__Written exercise__.
Every line in the data below from the one containing "6.4), (998.6, 4.2)]" down to the one containing "in imported if", both included, must be retyped exactly; no other line is to appear.

__Source excerpt__.
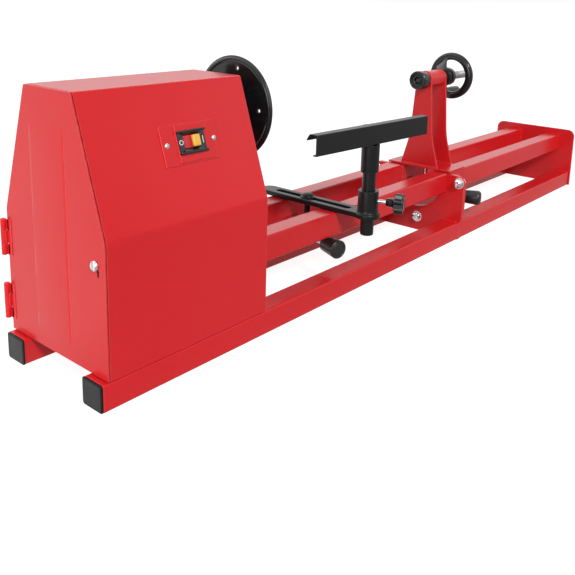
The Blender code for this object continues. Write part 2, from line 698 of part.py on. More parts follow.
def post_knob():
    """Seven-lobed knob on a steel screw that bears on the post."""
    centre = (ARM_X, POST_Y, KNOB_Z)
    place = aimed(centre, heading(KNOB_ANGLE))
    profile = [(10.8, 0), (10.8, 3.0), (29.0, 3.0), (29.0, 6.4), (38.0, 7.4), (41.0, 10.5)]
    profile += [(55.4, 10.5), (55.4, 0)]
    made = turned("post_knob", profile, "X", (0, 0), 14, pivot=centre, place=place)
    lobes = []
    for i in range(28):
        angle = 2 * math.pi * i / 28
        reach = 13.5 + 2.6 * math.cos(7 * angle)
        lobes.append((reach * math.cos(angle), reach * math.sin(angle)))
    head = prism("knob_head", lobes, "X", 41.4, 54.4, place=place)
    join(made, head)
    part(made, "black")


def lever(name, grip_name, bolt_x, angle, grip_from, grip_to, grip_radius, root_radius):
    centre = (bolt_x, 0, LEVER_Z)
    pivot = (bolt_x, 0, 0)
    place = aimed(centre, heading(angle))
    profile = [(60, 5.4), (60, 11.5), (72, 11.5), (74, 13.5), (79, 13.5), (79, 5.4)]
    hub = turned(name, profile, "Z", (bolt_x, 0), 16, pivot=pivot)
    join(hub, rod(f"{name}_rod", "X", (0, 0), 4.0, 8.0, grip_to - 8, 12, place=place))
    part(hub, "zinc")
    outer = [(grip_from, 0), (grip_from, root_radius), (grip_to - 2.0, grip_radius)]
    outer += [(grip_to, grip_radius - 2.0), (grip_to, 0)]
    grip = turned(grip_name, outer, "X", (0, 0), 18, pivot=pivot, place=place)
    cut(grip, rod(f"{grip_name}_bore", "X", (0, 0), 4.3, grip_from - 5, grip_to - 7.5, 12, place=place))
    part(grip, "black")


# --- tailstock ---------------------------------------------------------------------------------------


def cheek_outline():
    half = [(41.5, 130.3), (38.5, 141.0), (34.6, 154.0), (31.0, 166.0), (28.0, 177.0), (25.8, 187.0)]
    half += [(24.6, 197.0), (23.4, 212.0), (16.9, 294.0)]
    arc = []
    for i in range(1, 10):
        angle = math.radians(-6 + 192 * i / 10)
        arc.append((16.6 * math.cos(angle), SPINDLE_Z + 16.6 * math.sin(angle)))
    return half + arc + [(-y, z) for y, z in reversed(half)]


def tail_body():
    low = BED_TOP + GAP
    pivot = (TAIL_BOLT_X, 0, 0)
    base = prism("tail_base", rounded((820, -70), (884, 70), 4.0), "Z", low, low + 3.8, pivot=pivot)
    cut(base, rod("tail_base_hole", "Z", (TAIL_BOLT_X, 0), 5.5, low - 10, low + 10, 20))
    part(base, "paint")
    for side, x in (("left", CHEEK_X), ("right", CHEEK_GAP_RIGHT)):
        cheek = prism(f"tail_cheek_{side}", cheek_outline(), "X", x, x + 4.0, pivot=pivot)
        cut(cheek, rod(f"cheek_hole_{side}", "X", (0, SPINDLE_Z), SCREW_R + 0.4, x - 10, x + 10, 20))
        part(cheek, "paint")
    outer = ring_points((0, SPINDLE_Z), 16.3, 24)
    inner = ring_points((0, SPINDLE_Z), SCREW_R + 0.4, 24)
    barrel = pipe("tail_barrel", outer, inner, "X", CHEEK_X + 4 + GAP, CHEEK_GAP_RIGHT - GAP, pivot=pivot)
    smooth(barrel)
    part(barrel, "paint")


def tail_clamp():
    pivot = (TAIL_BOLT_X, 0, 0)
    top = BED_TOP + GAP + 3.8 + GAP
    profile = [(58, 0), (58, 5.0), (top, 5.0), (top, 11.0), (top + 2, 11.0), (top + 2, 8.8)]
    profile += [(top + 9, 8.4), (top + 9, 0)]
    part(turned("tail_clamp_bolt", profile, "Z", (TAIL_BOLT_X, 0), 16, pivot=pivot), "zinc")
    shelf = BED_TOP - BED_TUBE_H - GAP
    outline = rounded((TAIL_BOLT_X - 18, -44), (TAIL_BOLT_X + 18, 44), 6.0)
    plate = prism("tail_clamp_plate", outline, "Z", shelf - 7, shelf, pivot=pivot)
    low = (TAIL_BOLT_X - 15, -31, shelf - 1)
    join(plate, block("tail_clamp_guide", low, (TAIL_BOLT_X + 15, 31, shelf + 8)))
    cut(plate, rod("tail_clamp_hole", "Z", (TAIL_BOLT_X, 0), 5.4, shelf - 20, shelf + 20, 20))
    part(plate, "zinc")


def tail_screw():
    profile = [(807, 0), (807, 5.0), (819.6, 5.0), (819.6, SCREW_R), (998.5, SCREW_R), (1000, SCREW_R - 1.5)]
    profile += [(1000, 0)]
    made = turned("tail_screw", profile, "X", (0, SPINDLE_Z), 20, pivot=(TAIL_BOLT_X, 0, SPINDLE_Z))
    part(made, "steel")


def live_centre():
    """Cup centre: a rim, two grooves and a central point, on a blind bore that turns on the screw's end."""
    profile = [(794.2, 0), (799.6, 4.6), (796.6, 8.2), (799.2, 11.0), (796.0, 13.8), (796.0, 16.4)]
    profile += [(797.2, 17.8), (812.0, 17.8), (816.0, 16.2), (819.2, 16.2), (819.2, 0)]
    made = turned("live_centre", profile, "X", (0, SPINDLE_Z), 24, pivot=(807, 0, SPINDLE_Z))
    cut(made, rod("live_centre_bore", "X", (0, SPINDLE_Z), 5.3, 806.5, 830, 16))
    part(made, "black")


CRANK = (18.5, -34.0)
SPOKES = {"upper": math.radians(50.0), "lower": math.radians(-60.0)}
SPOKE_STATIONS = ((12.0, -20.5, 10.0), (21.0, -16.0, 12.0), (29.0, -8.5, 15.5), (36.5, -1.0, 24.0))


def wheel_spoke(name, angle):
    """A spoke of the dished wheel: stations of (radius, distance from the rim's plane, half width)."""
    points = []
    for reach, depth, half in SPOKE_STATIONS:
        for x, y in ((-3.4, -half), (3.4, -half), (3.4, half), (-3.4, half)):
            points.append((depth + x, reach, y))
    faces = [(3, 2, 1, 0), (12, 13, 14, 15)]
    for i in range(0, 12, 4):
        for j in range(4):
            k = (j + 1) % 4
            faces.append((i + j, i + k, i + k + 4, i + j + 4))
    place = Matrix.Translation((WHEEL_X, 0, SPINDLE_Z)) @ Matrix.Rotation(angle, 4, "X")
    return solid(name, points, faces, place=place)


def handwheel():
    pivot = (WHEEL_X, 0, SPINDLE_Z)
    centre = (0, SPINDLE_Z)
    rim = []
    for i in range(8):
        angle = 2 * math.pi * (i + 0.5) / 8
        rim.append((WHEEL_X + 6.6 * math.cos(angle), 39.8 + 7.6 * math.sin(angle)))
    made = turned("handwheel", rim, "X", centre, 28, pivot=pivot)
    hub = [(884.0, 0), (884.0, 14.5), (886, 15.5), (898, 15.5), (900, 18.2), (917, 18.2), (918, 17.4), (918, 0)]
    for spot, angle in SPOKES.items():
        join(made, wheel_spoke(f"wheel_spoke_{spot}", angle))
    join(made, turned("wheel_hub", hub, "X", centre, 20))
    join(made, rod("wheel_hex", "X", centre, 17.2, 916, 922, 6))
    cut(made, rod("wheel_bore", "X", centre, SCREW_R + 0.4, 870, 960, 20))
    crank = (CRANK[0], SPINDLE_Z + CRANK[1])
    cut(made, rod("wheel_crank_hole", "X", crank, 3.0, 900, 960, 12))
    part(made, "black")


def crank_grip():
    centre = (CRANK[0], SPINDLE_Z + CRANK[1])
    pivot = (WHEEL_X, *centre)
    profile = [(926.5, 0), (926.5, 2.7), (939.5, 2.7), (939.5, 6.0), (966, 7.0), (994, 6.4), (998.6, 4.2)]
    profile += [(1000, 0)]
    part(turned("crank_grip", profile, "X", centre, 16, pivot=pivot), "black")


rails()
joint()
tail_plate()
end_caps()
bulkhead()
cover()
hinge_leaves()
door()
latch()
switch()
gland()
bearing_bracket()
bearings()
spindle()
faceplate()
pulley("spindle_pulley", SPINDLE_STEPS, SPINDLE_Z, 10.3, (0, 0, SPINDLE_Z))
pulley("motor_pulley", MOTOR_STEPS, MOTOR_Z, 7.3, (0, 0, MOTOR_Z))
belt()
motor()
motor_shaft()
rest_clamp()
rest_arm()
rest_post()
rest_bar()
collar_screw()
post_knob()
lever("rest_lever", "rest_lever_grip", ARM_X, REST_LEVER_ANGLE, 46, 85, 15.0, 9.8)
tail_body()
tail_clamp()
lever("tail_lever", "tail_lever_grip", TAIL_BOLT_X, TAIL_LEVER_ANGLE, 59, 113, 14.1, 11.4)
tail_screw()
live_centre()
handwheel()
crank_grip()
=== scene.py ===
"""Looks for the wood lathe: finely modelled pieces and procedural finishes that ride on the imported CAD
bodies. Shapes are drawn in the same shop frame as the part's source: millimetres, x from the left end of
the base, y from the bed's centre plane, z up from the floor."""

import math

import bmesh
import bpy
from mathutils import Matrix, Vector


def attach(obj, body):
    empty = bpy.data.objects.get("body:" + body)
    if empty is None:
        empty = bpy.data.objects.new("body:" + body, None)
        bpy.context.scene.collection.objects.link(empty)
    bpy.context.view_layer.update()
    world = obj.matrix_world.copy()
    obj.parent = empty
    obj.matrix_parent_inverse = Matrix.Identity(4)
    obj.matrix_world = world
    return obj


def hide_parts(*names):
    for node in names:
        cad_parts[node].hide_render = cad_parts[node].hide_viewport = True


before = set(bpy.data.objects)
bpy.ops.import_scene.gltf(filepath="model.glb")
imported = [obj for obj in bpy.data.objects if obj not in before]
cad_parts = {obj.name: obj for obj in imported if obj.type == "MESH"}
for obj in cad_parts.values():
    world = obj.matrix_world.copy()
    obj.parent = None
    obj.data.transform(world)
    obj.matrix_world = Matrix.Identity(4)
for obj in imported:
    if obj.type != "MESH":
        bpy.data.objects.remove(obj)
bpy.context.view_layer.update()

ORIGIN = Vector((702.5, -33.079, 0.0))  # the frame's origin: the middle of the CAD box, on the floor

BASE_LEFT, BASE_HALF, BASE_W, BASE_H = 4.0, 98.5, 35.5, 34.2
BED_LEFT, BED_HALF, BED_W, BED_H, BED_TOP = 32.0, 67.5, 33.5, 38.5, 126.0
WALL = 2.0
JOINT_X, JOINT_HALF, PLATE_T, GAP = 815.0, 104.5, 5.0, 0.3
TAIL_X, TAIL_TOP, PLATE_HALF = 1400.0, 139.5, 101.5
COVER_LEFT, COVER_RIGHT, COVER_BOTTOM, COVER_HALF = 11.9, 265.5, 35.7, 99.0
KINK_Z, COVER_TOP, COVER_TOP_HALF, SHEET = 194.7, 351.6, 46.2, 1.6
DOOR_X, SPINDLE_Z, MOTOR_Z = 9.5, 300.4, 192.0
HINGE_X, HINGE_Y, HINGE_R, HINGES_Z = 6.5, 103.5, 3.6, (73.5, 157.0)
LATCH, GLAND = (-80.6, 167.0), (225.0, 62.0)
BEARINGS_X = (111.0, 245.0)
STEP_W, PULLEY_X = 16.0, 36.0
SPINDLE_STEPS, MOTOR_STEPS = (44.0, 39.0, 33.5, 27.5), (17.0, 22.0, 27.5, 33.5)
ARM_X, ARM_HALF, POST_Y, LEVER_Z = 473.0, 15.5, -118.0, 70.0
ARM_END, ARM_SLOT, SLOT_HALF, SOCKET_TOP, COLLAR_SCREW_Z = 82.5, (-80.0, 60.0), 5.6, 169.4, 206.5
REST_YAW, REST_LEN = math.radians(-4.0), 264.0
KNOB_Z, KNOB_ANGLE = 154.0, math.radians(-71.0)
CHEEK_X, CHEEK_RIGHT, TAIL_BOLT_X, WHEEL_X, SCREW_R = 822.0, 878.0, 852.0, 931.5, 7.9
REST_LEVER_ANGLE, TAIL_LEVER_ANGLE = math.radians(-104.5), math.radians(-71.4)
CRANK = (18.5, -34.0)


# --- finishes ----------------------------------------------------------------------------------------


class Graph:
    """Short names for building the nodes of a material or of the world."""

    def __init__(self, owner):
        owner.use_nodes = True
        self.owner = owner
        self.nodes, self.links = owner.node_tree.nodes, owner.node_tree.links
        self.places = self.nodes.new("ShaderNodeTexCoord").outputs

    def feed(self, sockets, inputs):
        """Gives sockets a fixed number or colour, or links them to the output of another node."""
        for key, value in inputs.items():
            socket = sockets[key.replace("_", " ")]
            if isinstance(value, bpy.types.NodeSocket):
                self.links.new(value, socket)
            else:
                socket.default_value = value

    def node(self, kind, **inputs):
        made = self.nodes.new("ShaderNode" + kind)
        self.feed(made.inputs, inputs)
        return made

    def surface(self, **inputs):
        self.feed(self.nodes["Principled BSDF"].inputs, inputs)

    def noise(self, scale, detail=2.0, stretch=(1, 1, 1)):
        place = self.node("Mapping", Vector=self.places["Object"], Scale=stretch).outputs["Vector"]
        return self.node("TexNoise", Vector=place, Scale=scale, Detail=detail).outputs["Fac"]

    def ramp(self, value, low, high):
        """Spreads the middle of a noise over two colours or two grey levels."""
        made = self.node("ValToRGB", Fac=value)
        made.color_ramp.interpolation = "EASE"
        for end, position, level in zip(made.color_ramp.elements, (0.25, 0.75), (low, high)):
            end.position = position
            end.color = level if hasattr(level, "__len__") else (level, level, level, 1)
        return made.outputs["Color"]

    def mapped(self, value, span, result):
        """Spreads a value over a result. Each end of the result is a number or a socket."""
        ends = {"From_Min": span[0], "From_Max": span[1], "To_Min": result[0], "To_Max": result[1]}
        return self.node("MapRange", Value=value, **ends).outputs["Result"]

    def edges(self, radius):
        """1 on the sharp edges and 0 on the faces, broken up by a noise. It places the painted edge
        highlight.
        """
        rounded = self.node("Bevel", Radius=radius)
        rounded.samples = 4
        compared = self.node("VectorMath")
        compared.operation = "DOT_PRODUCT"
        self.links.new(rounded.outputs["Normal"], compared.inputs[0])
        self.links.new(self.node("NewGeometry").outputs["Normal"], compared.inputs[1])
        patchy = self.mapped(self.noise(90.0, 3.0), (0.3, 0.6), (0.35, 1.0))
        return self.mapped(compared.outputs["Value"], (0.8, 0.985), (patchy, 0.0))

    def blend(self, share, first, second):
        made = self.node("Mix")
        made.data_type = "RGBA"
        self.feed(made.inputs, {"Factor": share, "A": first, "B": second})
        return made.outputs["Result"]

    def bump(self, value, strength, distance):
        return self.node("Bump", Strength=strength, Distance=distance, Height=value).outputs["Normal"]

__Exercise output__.
    profile = [(926.5, 0), (926.5, 2.7), (939.5, 2.7), (939.5, 6.0), (966, 7.0), (994, 6.4), (998.6, 4.2)]
    profile += [(1000, 0)]
    part(turned("crank_grip", profile, "X", centre, 16, pivot=pivot), "black")


rails()
joint()
tail_plate()
end_caps()
bulkhead()
cover()
hinge_leaves()
door()
latch()
switch()
gland()
bearing_bracket()
bearings()
spindle()
faceplate()
pulley("spindle_pulley", SPINDLE_STEPS, SPINDLE_Z, 10.3, (0, 0, SPINDLE_Z))
pulley("motor_pulley", MOTOR_STEPS, MOTOR_Z, 7.3, (0, 0, MOTOR_Z))
belt()
motor()
motor_shaft()
rest_clamp()
rest_arm()
rest_post()
rest_bar()
collar_screw()
post_knob()
lever("rest_lever", "rest_lever_grip", ARM_X, REST_LEVER_ANGLE, 46, 85, 15.0, 9.8)
tail_body()
tail_clamp()
lever("tail_lever", "tail_lever_grip", TAIL_BOLT_X, TAIL_LEVER_ANGLE, 59, 113, 14.1, 11.4)
tail_screw()
live_centre()
handwheel()
crank_grip()
=== scene.py ===
"""Looks for the wood lathe: finely modelled pieces and procedural finishes that ride on the imported CAD
bodies. Shapes are drawn in the same shop frame as the part's source: millimetres, x from the left end of
the base, y from the bed's centre plane, z up from the floor."""

import math

import bmesh
import bpy
from mathutils import Matrix, Vector


def attach(obj, body):
    empty = bpy.data.objects.get("body:" + body)
    if empty is None:
        empty = bpy.data.objects.new("body:" + body, None)
        bpy.context.scene.collection.objects.link(empty)
    bpy.context.view_layer.update()
    world = obj.matrix_world.copy()
    obj.parent = empty
    obj.matrix_parent_inverse = Matrix.Identity(4)
    obj.matrix_world = world
    return obj


def hide_parts(*names):
    for node in names:
        cad_parts[node].hide_render = cad_parts[node].hide_viewport = True


before = set(bpy.data.objects)
bpy.ops.import_scene.gltf(filepath="model.glb")
imported = [obj for obj in bpy.data.objects if obj not in before]
cad_parts = {obj.name: obj for obj in imported if obj.type == "MESH"}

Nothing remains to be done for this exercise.